His speech to the Students Islamic Organisation of India Kerala annual conference in 2012 focusing on the crisis in the Muslim world is illustrative of his view and approach. Shaikh Kutty was one of the 120 imams across Canada who signed a statement condemning acts of terrorism. The statement coordinated by the Canadian Council on American-Islamic Relations read:

Anyone who claims to be a Muslim and participates in any way in the taking of innocent life is betraying the very spirit and letter of Islam.

== Bibliography ==
Kutty has authored many books, papers, scholar courses etc.
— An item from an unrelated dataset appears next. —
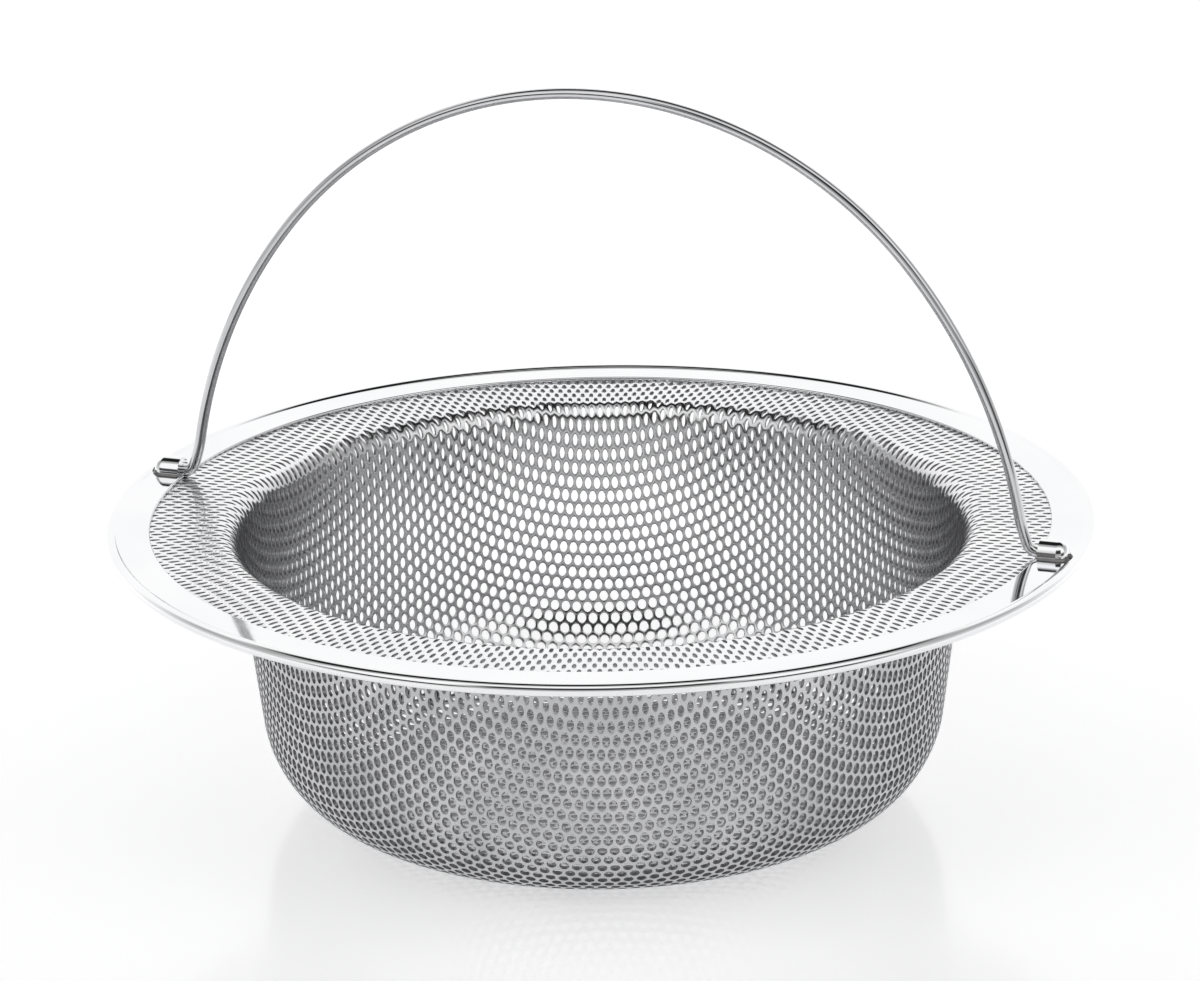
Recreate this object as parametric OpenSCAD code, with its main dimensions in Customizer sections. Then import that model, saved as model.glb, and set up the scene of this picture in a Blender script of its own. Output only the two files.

=== Scholarly papers/works/publications ===
1. Living the Path: Lessons from the life of the Prophet Muhammad (2014)
2. You Wanted to Know: Questions & Answers on Islam (2014)
3. Ramadan and Fasting: A concise Guide (2014).
4. Ali Mazrui: A Post-Modern Ibn Khaldun: Reflections on the legacy of Professor Mazrui (1933 – 2014
5. Dr. Zafar Ishaq Ansari (1932–2016): Humble Muslim, Brilliant Academic
6. Ghazali’s method of Spiritual Therapy
7. An analytical study of Ibn Taymiyyahs al-Aqidat al-Wasitiyyah (1978)
8. An analytical study of Ibn Khalduns Shifa al-sail fi tahdhib al-masaail (1976)
9. Al-Nass wa al-ikhtiyaar fi al-khilafah: A Comparative Study of the Sunni and the Shiah Theories of Khilafah/Imamah (1982)
10. Kitab al-Tawhid of Abu Mansur al-Maturidi (d. 944): A report on his work with reference to his role in the development of Kalam (1978)
11. Abolition of Khilafah and the reaction of the Muslim world (1976)
12. Shah Waliullahs Concept of Shariah (1979)
13. Ibn Taymiyyahs Attitude towards Sufism (1979)
14. Islamic Funeral Rites (1991)
15. Social Justice in Islam: A translation of Sayyid Qutbs al-adalatul ijtimaiyyah fi al-islam into Malayalam (4th edition, 1987)
16. Miscellaneous articles published in various newspapers/magazines

=== Courses taught ===
1. Evolution of Fiqh and Emergence of the Schools of Jurisprudence
2. Fiqh al-Hadith: A Study of Muwatta of Imam Malik
3. Readings in Sahih al-Bukhari
4. Islamic Ethics: Readings in Riyad al-Saliheen
5. Fiqh of Priorities
6. Fiqh of Minorities
7. Islamic Ethics and Morals in Light of the Qur’an
8. Studies in Islamic Spirituality based on Imam Ghazzalis Ihya ulum al-Ddeen
9. An analytical Study of Aqidah Tahawiyyah
10. Marriage and Family in Islam
11. Comparative Religions
12. Fiqh al-Zakah
13. Principles of Islamic Jurisprudence (Usul al-Fiqh)
14. A Thematic Study of Surah Yusuf

==Honors and awards==
Kutty was considered one of The 500 Most Influential Muslims in the World.